After losing her friend Carolyn in 2016 to a shocking murder at age 25, the author spent years digging into the story. This book is the result of all those interviews she undertook searching for answers and it includes the trial and its outcome. Very in depth and thorough.
This is an incredible piece of non-fiction. Thinly veiled as true crime, but much more a literary examination of mental illness, men killing women, and institutions that do nothing to help or support victims. Sarah Gerard's breakdown of her friend's murder by her roommate in 2016 was impossibly hard for me to put down. I was fascinated by this story, by the victim Carolyn's life, and by Gerard's fantastic writing.
Sown together through interviews with both Carolyn and her killer's friends, family, and colleagues, this could so have easily been a straightforward piece of investigative journalism.
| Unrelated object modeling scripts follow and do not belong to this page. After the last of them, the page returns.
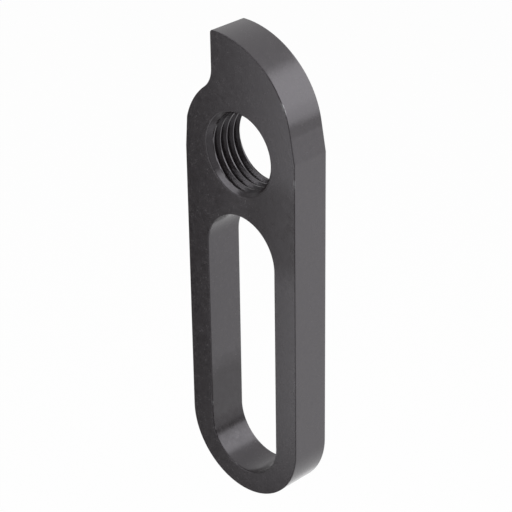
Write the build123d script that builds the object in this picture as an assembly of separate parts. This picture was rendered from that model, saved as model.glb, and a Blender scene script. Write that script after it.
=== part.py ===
from build123d import *
from math import radians, tan
import os

# Bicycle derailleur hanger, milled from one aluminium plate.
# Frame: X across the width, Y through the thickness (front face towards -Y), Z up.
# The origin is on the axis of the tapped hole, at half of the thickness.

# Plate
width = 16.5
half_width = width / 2
thickness = 4.9
edge_break = 0.05

# Tapped hole for the derailleur bolt, M10 x 1, right hand, open at its minor diameter
thread_major = 10.0
thread_pitch = 1.0
# depth that an ISO metric thread takes off the diameter, for each unit of pitch
thread_depth_ratio = 1.0825
minor_diameter = thread_major - thread_depth_ratio * thread_pitch
countersink_diameter = 9.64
countersink_angle = 90.0

# Slot for the wheel axle: the axle's diameter and the play around it
axle_diameter = 10.0
axle_play = 0.2
slot_width = axle_diameter + axle_play
slot_top_drop = 12.55
slot_travel = 22.8
slot_bottom_drop = slot_top_drop + slot_travel

# Round lower end, centred a little above the centre of the slot's lower end
end_rise = 0.55
end_drop = slot_bottom_drop - end_rise

# Stop tab above the hole: straight on its left, one big arc on its right
tab_edge_offset = 4.0
tab_arc_radius = 11.55
tab_arc_rise = 1.75
tab_corner_radius = 0.35
notch_radius = 3.0

# Flats beside the hole: each starts on a straight side and leans inwards
right_flat_start = 1.3
right_flat_angle = 10.5
left_flat_start = -1.4
left_flat_angle = 4.6

# Both faces, seen as work planes that look outwards
front = Plane.XZ.offset(thickness / 2)
back = Plane.XZ.rotated((0, 0, 180)).offset(thickness / 2)

# Outline: round shoulder about the hole, straight sides, round lower end
tab_arc_centre = half_width - tab_arc_radius
tab_top = tab_arc_rise + tab_arc_radius
with BuildSketch(front) as outline:
    with Locations((0, -end_drop / 2)):
        SlotCenterToCenter(end_drop, width, rotation=90)
    with BuildSketch(mode=Mode.PRIVATE) as tab:
        with Locations((tab_arc_centre, tab_arc_rise)):
            Circle(tab_arc_radius)
        with Locations((-tab_edge_offset, 0)):
            Rectangle(half_width + tab_edge_offset, tab_top,
                      align=(Align.MIN, Align.MIN), mode=Mode.INTERSECT)
            Rectangle(half_width + tab_edge_offset, tab_arc_rise, align=(Align.MIN, Align.MIN))
    add(tab.sketch)
    tab_edge = outline.edges().filter_by(Axis.Y).sort_by(Axis.Y)[-1]
    notch_corner, tab_corner = tab_edge.vertices().sort_by(Axis.Y)
    fillet(notch_corner, notch_radius)
    fillet(outline.vertices().sort_by_distance(tab_corner)[0], tab_corner_radius)
    # what lies beyond the two leaning flats is taken off
    for side, start, angle in ((half_width, right_flat_start, right_flat_angle),
                               (-half_width, left_flat_start, -left_flat_angle)):
        lean = (tab_top - start) * tan(radians(angle))
        with BuildLine():
            Polyline((side, start), (side - lean, tab_top), (side, tab_top), close=True)
        make_face(mode=Mode.SUBTRACT)

with BuildPart() as plate:
    extrude(outline.sketch, amount=thickness, dir=back.z_dir)

    # axle slot, through
    with BuildSketch(front):
        with Locations((0, -(slot_top_drop + slot_bottom_drop) / 2)):
            SlotCenterToCenter(slot_travel, slot_width, rotation=90)
    extrude(amount=-thickness, mode=Mode.SUBTRACT)

    # the edges of both faces are broken before the hole is made
    rims = plate.faces().filter_by(Axis.Y).edges()
    chamfer(rims, edge_break)

    # tapped hole with a countersink on each face
    with Locations(front, back):
        CounterSinkHole(radius=minor_diameter / 2, counter_sink_radius=countersink_diameter / 2,
                        depth=thickness, counter_sink_angle=countersink_angle)

os.makedirs("parts", exist_ok=True)
export_step(plate.part, "parts/hanger_plate.step")
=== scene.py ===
from math import atan2, ceil, cos, pi, radians, sin, tan, tau

import bmesh
import bpy
from bpy.props import FloatProperty, FloatVectorProperty, IntProperty, PointerProperty
from bpy.types import Operator, Panel, PropertyGroup
from mathutils import Matrix, Vector
from mathutils.geometry import intersect_line_sphere_2d


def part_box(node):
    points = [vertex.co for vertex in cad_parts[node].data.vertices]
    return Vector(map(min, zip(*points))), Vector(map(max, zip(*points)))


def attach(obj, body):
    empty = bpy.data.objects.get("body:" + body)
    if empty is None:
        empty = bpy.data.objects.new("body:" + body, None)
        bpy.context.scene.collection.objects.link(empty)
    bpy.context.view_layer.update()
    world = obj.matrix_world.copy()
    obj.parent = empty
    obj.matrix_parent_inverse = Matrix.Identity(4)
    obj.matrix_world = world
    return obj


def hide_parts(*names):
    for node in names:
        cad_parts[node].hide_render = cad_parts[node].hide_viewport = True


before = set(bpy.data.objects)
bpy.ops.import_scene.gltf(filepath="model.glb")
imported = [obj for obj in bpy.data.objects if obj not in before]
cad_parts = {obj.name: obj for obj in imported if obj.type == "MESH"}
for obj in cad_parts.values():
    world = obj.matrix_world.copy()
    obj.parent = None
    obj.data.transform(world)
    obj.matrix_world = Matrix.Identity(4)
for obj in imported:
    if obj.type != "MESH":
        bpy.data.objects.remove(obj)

bl_info = {
    "name": "Derailleur hanger",
    "version": (1, 0, 0),
    "blender": (4, 5, 0),
    "location": "View3D > Sidebar > Hanger",
    "description": "Builds a milled, black anodised derailleur hanger and its studio",
    "category": "Add Mesh",
}

NODE = "hanger_plate"
FINISH = "black_anodised"
MM = 0.001
# vertices this close together, in metres, are one
TINY = 2e-6
# vertices this close to a cutting plane, in metres, lie in it
ON_PLANE = 1e-8
# least share of a normal along Y that makes a face part of the flat front or back
FLAT = 0.9999
PLATE_LOW, PLATE_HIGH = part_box(NODE)
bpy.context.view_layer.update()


# ---- sizes and colours ----

def length(name, default, description):
    """A length given in millimetres."""
    return FloatProperty(name=name, description=description, default=default * MM,
                         unit="LENGTH", subtype="DISTANCE", precision=5)


def turn(name, default, description):
    """An angle given in degrees."""
    return FloatProperty(name=name, description=description, default=radians(default),
                         unit="ROTATION", subtype="ANGLE")


def colour(name, default, description):
    """A linear colour."""
    return FloatVectorProperty(name=name, description=description, default=default,
                               subtype="COLOR", size=3, min=0.0, max=1.0)


def level(name, default, description):
    """A plain share or strength."""
    return FloatProperty(name=name, description=description, default=default, min=0.0)


def span(name, default, description):
    """Two lengths, across and up, given in millimetres."""
    return FloatVectorProperty(name=name, description=description,
                               default=[part * MM for part in default],
                               unit="LENGTH", subtype="XYZ", size=2)


def place(name, default, description):
    """A point given in millimetres."""
    return FloatVectorProperty(name=name, description=description,
                               default=[part * MM for part in default],
                               unit="LENGTH", subtype="TRANSLATION", size=3)


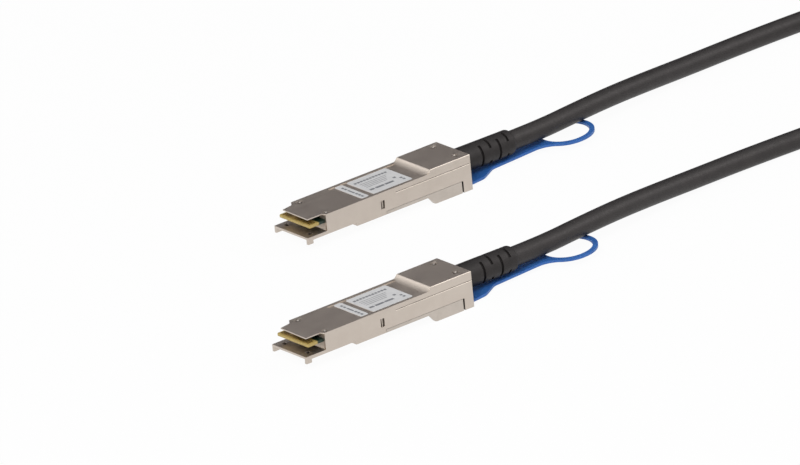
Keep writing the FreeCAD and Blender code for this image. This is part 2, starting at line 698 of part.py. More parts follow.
def paddle_card(plug):
    """Circuit card: a wide contact end with a bevelled edge and a narrower tail."""
    body = new_body(f"paddle_card_{plug}")
    wide = card_width / 2
    tail_half = half_width - thick_wall - card_gap
    shoulder = hall_end - card_gap
    plan = outline_sketch(body, "plan", "XY", [
        (card_front, -wide + card_corner), (card_front + card_corner, -wide), (shoulder, -wide),
        (shoulder, -tail_half), (card_end, -tail_half), (card_end, tail_half),
        (shoulder, tail_half), (shoulder, wide), (card_front + card_corner, wide),
        (card_front, wide - card_corner)], card_under, arcs={0: card_corner, 8: card_corner})
    pad(body, plan, card_thick)
    quarter = card_thick * 0.25
    for name, edge_z, way in (("lower", card_under, 1), ("upper", card_top, -1)):
        bevel = outline_sketch(body, f"{name}_bevel", "XZ", [
            (card_front - 1, edge_z - way * 1), (card_front + card_bevel, edge_z - way * 1),
            (card_front + card_bevel, edge_z), (card_front, edge_z + way * quarter),
            (card_front - 1, edge_z + way * quarter)])
        pocket(body, bevel, body_width, middle=True)
    place(body, plug)


def as_group(label, solids):
    """One node that is a group of separate solids worked out from the sheet's sizes."""
    item = doc.addObject("Part::Feature", label)
    item.Shape = solids[0] if len(solids) == 1 else Part.makeCompound(solids)
    return keep(item, label)


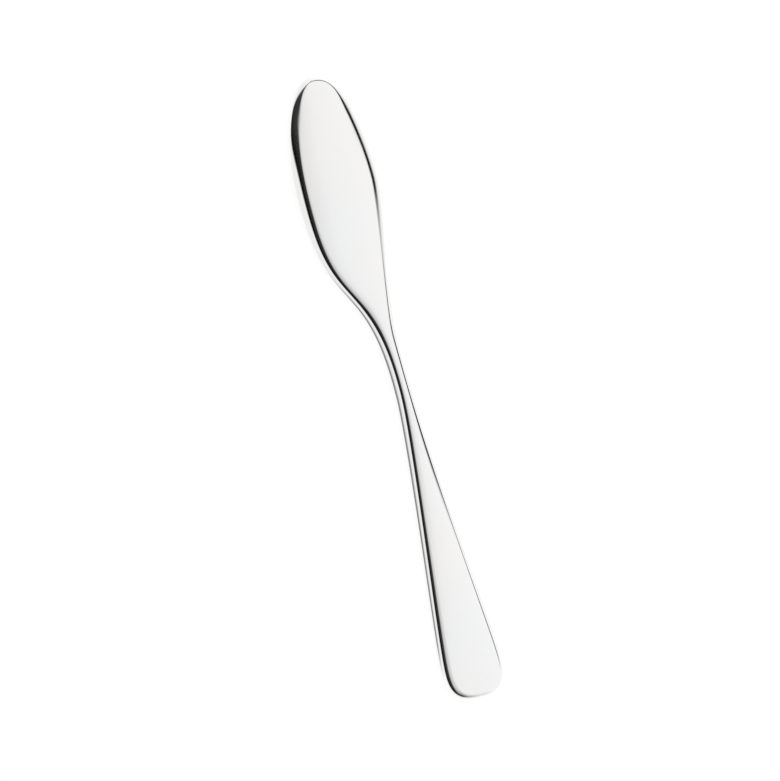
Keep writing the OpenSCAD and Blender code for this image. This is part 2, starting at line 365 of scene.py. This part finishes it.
def floor_piece():
    """A plain white floor that keeps the knife's shadow. In the steel it shows as glow, with painted
    light by place and a painted shadow beside the knife.
    """
    half = FLOOR_HALF_WIDTH
    mesh = bpy.data.meshes.new("floor")
    corners = [(-half, -half, 0), (half, -half, 0), (half, half, 0), (-half, half, 0)]
    mesh.from_pydata(corners, [], [(0, 1, 2, 3)])
    floor = bpy.data.objects.new("floor", mesh)
    floor.location.z = -FLOOR_BELOW_KNIFE
    bpy.context.scene.collection.objects.link(floor)
    material = bpy.data.materials.new("floor_white")
    nodes = Nodes(material)

    def white(glow_share):
        level = FLOOR_LEVEL * (1 - glow_share)
        diffuse = nodes.add("BsdfDiffuse", {"Color": (level, level, level, 1)})
        glow = nodes.add("Emission", {"Strength": FLOOR_LEVEL * glow_share})
        return nodes.add("AddShader", {0: diffuse.outputs[0], 1: glow.outputs[0]}).outputs[0]

    position = nodes.add("NewGeometry").outputs["Position"]
    millimetres = nodes.add("VectorMath", {0: position, "Scale": 1 / MM}, operation="SCALE").outputs[0]
    along_knife, across_knife, _ = nodes.add("SeparateXYZ", {0: millimetres}).outputs
    # Painted light: the glow that the steel mirrors is brighter or darker by its place along and
    # across the knife
    light = nodes.rising(along_knife, *HANDLE_LIGHT_FROM, MIRRORED_BY_BLADE, MIRRORED_BY_HANDLE)
    light = nodes.rising(along_knife, *END_LIGHT_FROM, light, MIRRORED_BY_END)
    light = nodes.rising(across_knife, *BACK_LIGHT_FROM, light, MIRRORED_BY_BACK)
    # Painted shadow: that glow is darkened where the knife closes off the floor round it, along the
    # neck and the handle
    openness = nodes.add("AmbientOcclusion", {"Distance": SHADOW_REACH * MM},
                         samples=SHADOW_SAMPLES).outputs["AO"]
    shade = nodes.product(nodes.falling(openness, *SHADOW_OPENNESS),
                          nodes.rising(along_knife, *SHADOW_FROM),
                          nodes.falling(along_knife, *SHADOW_TO))
    level = nodes.number("MULTIPLY", light, nodes.blend(shade, 1.0, MIRRORED_SHADOW_SHARE))
    mirrored = nodes.add("Emission", {"Strength": level}).outputs[0]
    path = nodes.add("LightPath")
    seen = nodes.number("MAXIMUM", path.outputs["Is Camera Ray"], path.outputs["Is Transmission Ray"])
    surface = nodes.choose(path.outputs["Is Glossy Ray"], white(0.0), mirrored)
    nodes.add("OutputMaterial", {"Surface": nodes.choose(seen, surface, white(FLOOR_GLOW_SHARE))})
    mesh.materials.append(material)


# Light of the studio in the steel, by the angle from overhead in degrees: plus is the camera's side
STUDIO_LIGHT = ((-60, 1.1), (-25, 1.0), (-10, 0.75), (10, 0.65), (22, 0.05))
# A dark screen stands in front of the knife and a dark strip behind it. The first and last values
# of a pair are where a soft step begins and ends: in degrees from overhead or round the knife, and
# for BACKWARD and the strip's TO_TIP in the direction's own parts, from -1 to 1
FRONT_DARK = (0.05, 0.0)
FRONT_DARK_CHANGE = (-75, -25)
FRONT_FROM_ZENITH = (15, 60)
FRONT_TO_TIP = (-125, -80)
FRONT_TO_HANDLE = (90, 145)
REAR_DARK = 0.0
REAR_FROM_ZENITH = (48, 55)
REAR_BACKWARD = (0.0, 0.02)
REAR_TO_TIP = (0.0, 0.15)
# Below both, the white room goes all the way round, and is brightest low down behind the knife
HORIZON_FROM_ZENITH = (60, 70)
HORIZON_LIGHT = 1.0
LOW_FROM_ZENITH = (75, 90)
LOW_BACKWARD = (0.0, 0.2)
LOW_LIGHT = 1.15


def studio_world():
    """A soft studio, as the polished steel mirrors it; all else is lit by plain white."""
    world = bpy.data.worlds.new("studio")
    bpy.context.scene.world = world
    nodes = Nodes(world)
    direction = nodes.add("TexCoord").outputs["Generated"]
    x, y, z = nodes.add("SeparateXYZ", {0: direction}).outputs
    forward = nodes.number("MULTIPLY", y, -1.0)
    zenith = nodes.number("DEGREES", nodes.number("ARCCOSINE", z))
    azimuth = nodes.number("DEGREES", nodes.number("ARCTAN2", x, forward))
    lean = nodes.number("DEGREES", nodes.number("ARCTAN2", forward, z))

    share = nodes.number("DIVIDE", nodes.number("ADD", lean, 90.0), 180.0)
    light = nodes.ramp(share, [((angle + 90) / 180, level) for angle, level in STUDIO_LIGHT])
    front = nodes.product(nodes.rising(zenith, *FRONT_FROM_ZENITH),
                          nodes.rising(azimuth, *FRONT_TO_TIP),
                          nodes.falling(azimuth, *FRONT_TO_HANDLE))
    rear = nodes.product(nodes.rising(zenith, *REAR_FROM_ZENITH),
                         nodes.rising(y, *REAR_BACKWARD), nodes.falling(x, *REAR_TO_TIP))
    level = nodes.blend(front, light, nodes.rising(azimuth, *FRONT_DARK_CHANGE, *FRONT_DARK))
    level = nodes.blend(rear, level, REAR_DARK)
    low = nodes.product(nodes.rising(zenith, *LOW_FROM_ZENITH), nodes.rising(y, *LOW_BACKWARD))
    horizon = nodes.blend(low, HORIZON_LIGHT, LOW_LIGHT)
    level = nodes.blend(nodes.rising(zenith, *HORIZON_FROM_ZENITH), level, horizon)
    mirrored = nodes.add("LightPath").outputs["Is Glossy Ray"]
    background = nodes.add("Background", {"Color": nodes.blend(mirrored, 1.0, level)})
    nodes.add("OutputWorld", {"Surface": background.outputs[0]})


# The camera stands on the cutting side and is rolled so that the tip points up and to the left.
# The photograph's width is in pixels and its scale in pixels to the millimetre
PHOTO_WIDTH = 780
PHOTO_SCALE = 3.778
CAMERA_FROM_ZENITH = math.radians(33)
CAMERA_ROLL = math.radians(14.2)
CAMERA_DISTANCE = 1.2
CAMERA_TARGET = Vector((0.00007, 0.00069, 0))


def camera_piece():
    data = bpy.data.cameras.new("camera")
    data.sensor_fit = "HORIZONTAL"
    half_view = PHOTO_WIDTH / PHOTO_SCALE * MM / 2
    data.angle = 2 * math.atan(half_view / CAMERA_DISTANCE)
    camera = bpy.data.objects.new("camera", data)
    bpy.context.scene.collection.objects.link(camera)
    toward = Vector((0, -math.sin(CAMERA_FROM_ZENITH), math.cos(CAMERA_FROM_ZENITH)))
    across = Vector((0, math.cos(CAMERA_FROM_ZENITH), math.sin(CAMERA_FROM_ZENITH)))
    length = Vector((1, 0, 0))
    right = length * math.sin(CAMERA_ROLL) + across * math.cos(CAMERA_ROLL)
    up = -length * math.cos(CAMERA_ROLL) + across * math.sin(CAMERA_ROLL)
    turn = Matrix((right, up, toward)).transposed().to_4x4()
    camera.matrix_world = Matrix.Translation(CAMERA_TARGET + toward * CAMERA_DISTANCE) @ turn
    bpy.context.scene.camera = camera


knife = bpy.data.objects.new("knife_body", knife_mesh())
bpy.context.scene.collection.objects.link(knife)
knife.data.materials.append(steel_material())
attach(knife, "root")
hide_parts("knife")

floor_piece()
studio_world()
camera_piece()
bpy.context.scene.view_settings.view_transform = "Standard"
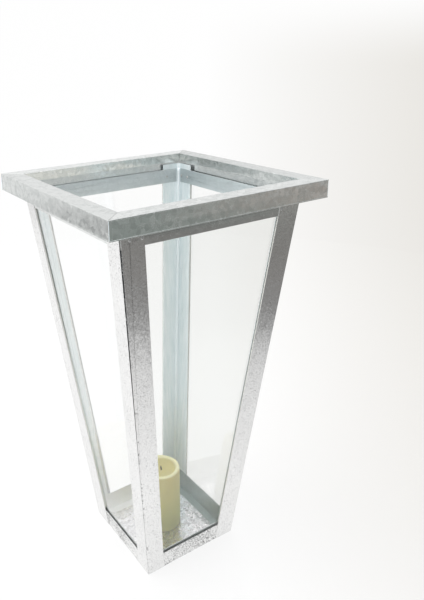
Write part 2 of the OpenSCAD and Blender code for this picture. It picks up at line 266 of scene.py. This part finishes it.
def seal(name, shade_dark, shade_pale):
    """Cream sealant up the posts, darkened with painted shade where it runs along the bottom rail."""
    s = Shade(name, Roughness=0.7, Specular_IOR_Level=0.3)
    grain = s.noise(s.place, 900, 3, 0.6)
    height = s.axes(s.place)["Z"]
    cream = s.mix(grain, rgb(0.80, 0.80, 0.75), rgb(0.92, 0.92, 0.87))
    bottom_shade = s.mix(grain, rgb(*[shade_dark] * 3), rgb(*[shade_pale] * 3))
    # painted shade up to about 4 cm, with a wavering edge
    up = s.math("MULTIPLY_ADD", s.math("SUBTRACT", grain, 0.5), 0.004, height)
    s.join(s.mix(s.spread(up, 0.034, 0.042, 0, 1), bottom_shade, cream), s.bsdf.inputs["Base Color"])
    s.join(s.bump(grain, 0.4, 0.0004), s.bsdf.inputs["Normal"])
    return s.mat


def rivet_metal():
    s = Shade("rivet_metal", Metallic=1.0)
    grain = s.noise(s.place, 1300, 3, 0.6)
    s.join(s.mix(grain, rgb(0.42, 0.42, 0.42), rgb(0.66, 0.66, 0.65)), s.bsdf.inputs["Base Color"])
    s.join(s.spread(grain, 0.3, 0.7, 0.3, 0.5), s.bsdf.inputs["Roughness"])
    s.join(s.bump(grain, 0.15, 0.0003), s.bsdf.inputs["Normal"])
    return s.mat


def solder():
    s = Shade("solder", Metallic=1.0)
    lumps = s.noise(s.place, 260, 4, 0.6)
    s.join(s.mix(lumps, rgb(0.84, 0.92, 0.96), rgb(0.95, 0.99, 1.0)), s.bsdf.inputs["Base Color"])
    s.join(s.spread(lumps, 0.3, 0.7, 0.40, 0.55), s.bsdf.inputs["Roughness"])
    s.join(s.bump(lumps, 0.35, 0.0012), s.bsdf.inputs["Normal"])
    return s.mat


# how each finish is drawn out: along a side, up a post, in streaks up a glazing strip
LONG = {"front": (0.12, 1, 1.8), "back": (0.12, 1, 1.8), "right": (1, 0.12, 1.8), "left": (1, 0.12, 1.8)}
UPRIGHT = (1, 1, 0.25)
STREAKED = (10, 10, 0.5)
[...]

Instead, Gerard takes the time to teach us about who Carolyn was as a person, why her murderer may have done what he did, and the institutional failures that contributed to this horrible attack.
A lot of time is spent at Bard. where both of them went to school. So much of Bard's history is horrific (what is WRONG with that college??), and while there isn't a direct correlation between the college and the murder, it is impossible to ignore the backstory of the school, and the history associated with the killer's family of Bard and the town of Rhinebeck.
Also living in NYC at that time, frequenting the bookstore both Gerard and Carolyn worked at, and being familiar with the types of houses and roommates you're forced to put up with in NYC in your twenties was fascinating and weirdly nostalgic. It's an incredible work by an incredible writer.
Like all of Sarah Gerard's books, this was very well written and compelling from start to finish. Gerard's personal perspective on the murder case (she was friends with the victim) adds a rich layer to the story and prevents it from feeling exploitative. I enjoyed all of the passages about other things that happened within the Bard community, it gave the story more layers.